After wandering aimlessly for the past six months, shares of McDonald’s Corporation (NYSE:MCD) finally decided to pick a direction. And, shareholders will be happy to note that direction was higher.
The bullish breakout did wonders in improving the structure of McDonald’s stock chart and ended a long spell of underperformance by the Dow component. Demand for MCD options also sparked, driving implied volatility to lofty levels.
Here’s an in-depth look at the most interesting developments in MCD.
- The 6% gain in Mcdonald’s stock over the past week was accompanied by a notable uptick in volume. The elevated participation amid the breakout lends validity to the move and suggests the new uptrend is likely to stick.
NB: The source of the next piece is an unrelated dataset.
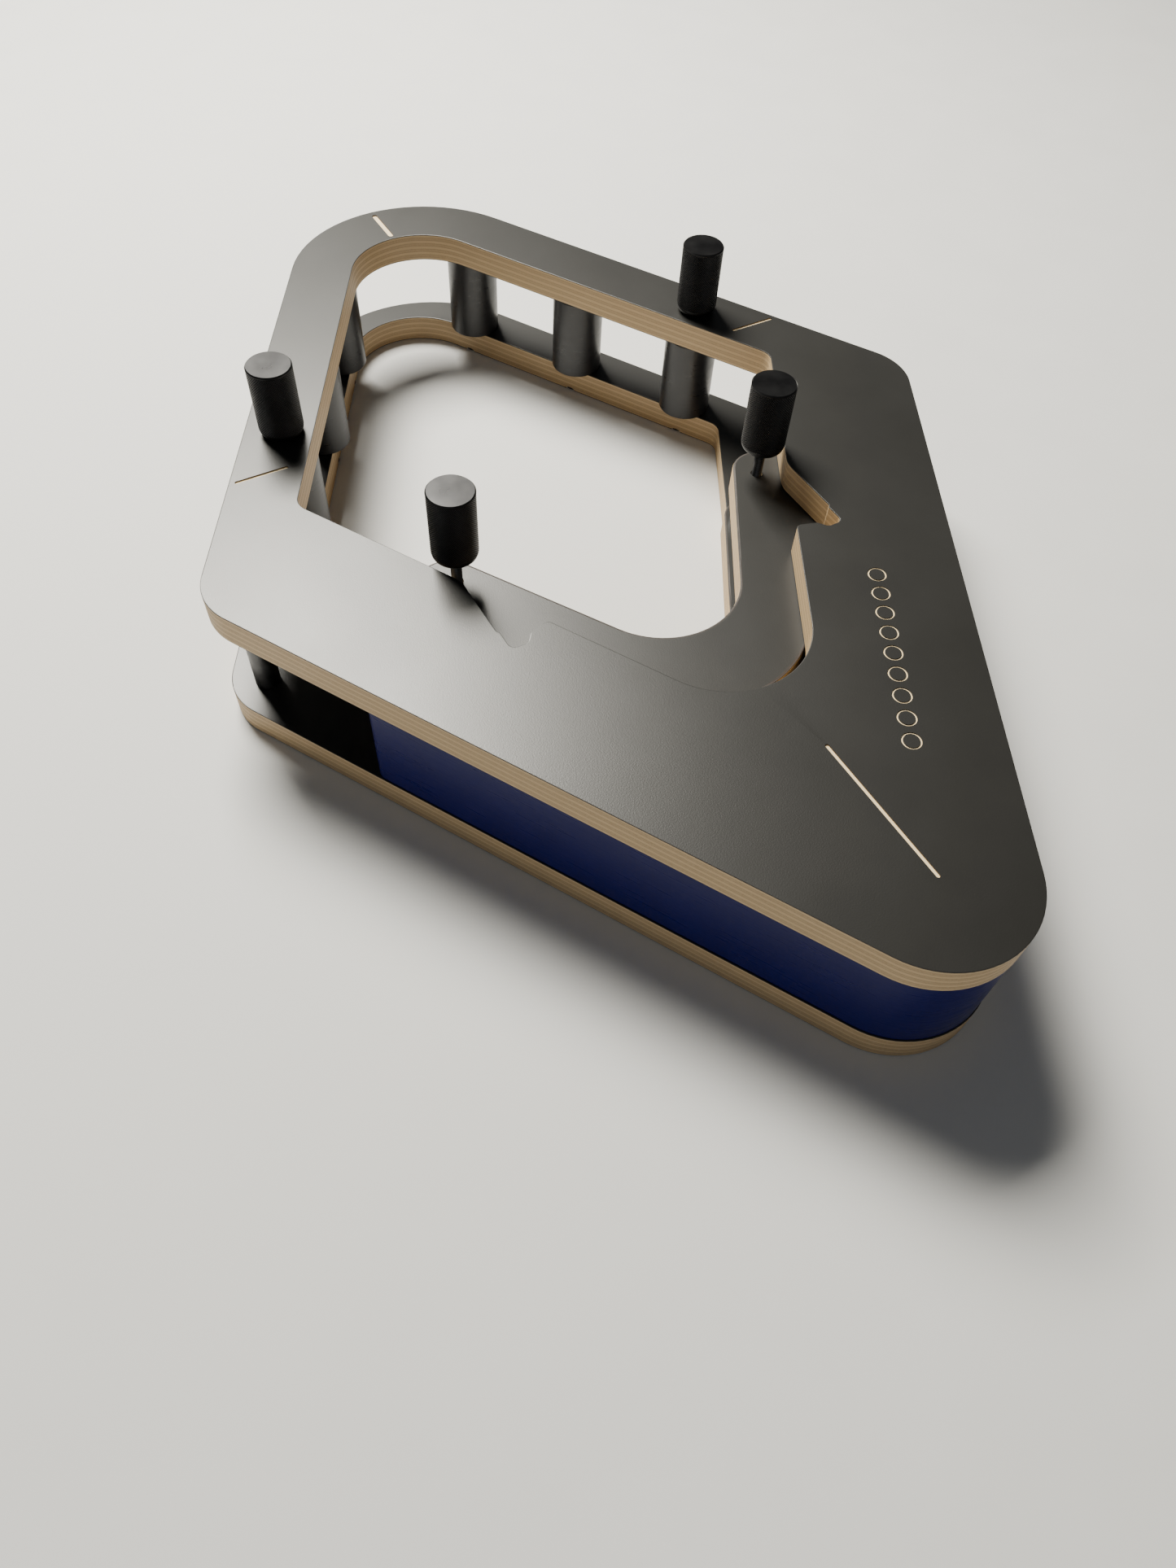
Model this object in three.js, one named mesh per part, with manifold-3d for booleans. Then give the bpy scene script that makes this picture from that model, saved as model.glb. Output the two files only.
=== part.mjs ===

- The relative strength in MCD stock has been utterly atrocious for the past few years. It’s been a serial laggard unable to keep up with the strong performance of the Dow Jones Industrial Average. And yet, things may be a changin’. With this week’s rally the relative strength of MCD was able to break above a long-term downtrend line. While it remains to be seen if the budding strength can last the bulls have at least secured a foothold.
- MCD buyers didn’t just snatch up underlying shares of the fast-food chain, they also plowed into the options market. The increase in demand resulted in a notable lift in the implied volatility of MCD options. With an IV rank of 70%, MCD options volatility is higher than any other stock in the Dow Jones Industrial Average.

Capitalize on the High MCD Volatility with Condors
In the short run, MCD stock is a bit extended and perhaps due for a rest. Couple that with the relatively expensive options and neutral, short volatility plays become quite attractive. With the higher price tag of $100, iron condors are the way to go.
The iron condor is a neutral option position consisting of selling and out-of-the-money bull put and out-of-the-money bear call spread simultaneously.
Sell the Apr $95/$90 put spread and the Apr $105/$110 call spread for a net credit of $1.25 or better. The maximum reward is limited to the initial $1.25 credit and will be captured if MCD remains between $95 and $105 at April expiration. I suggest exiting early when you’ve captured 50% of maximum profit, or about 60 cents.
The maximum risk is limited to the distance between strikes minus the initial credit, or $3.75, and will be lost if MCD either falls below $90 or rises above $110.
At the time of this writing, Tyler Craig had no positions on any of the aforementioned securities.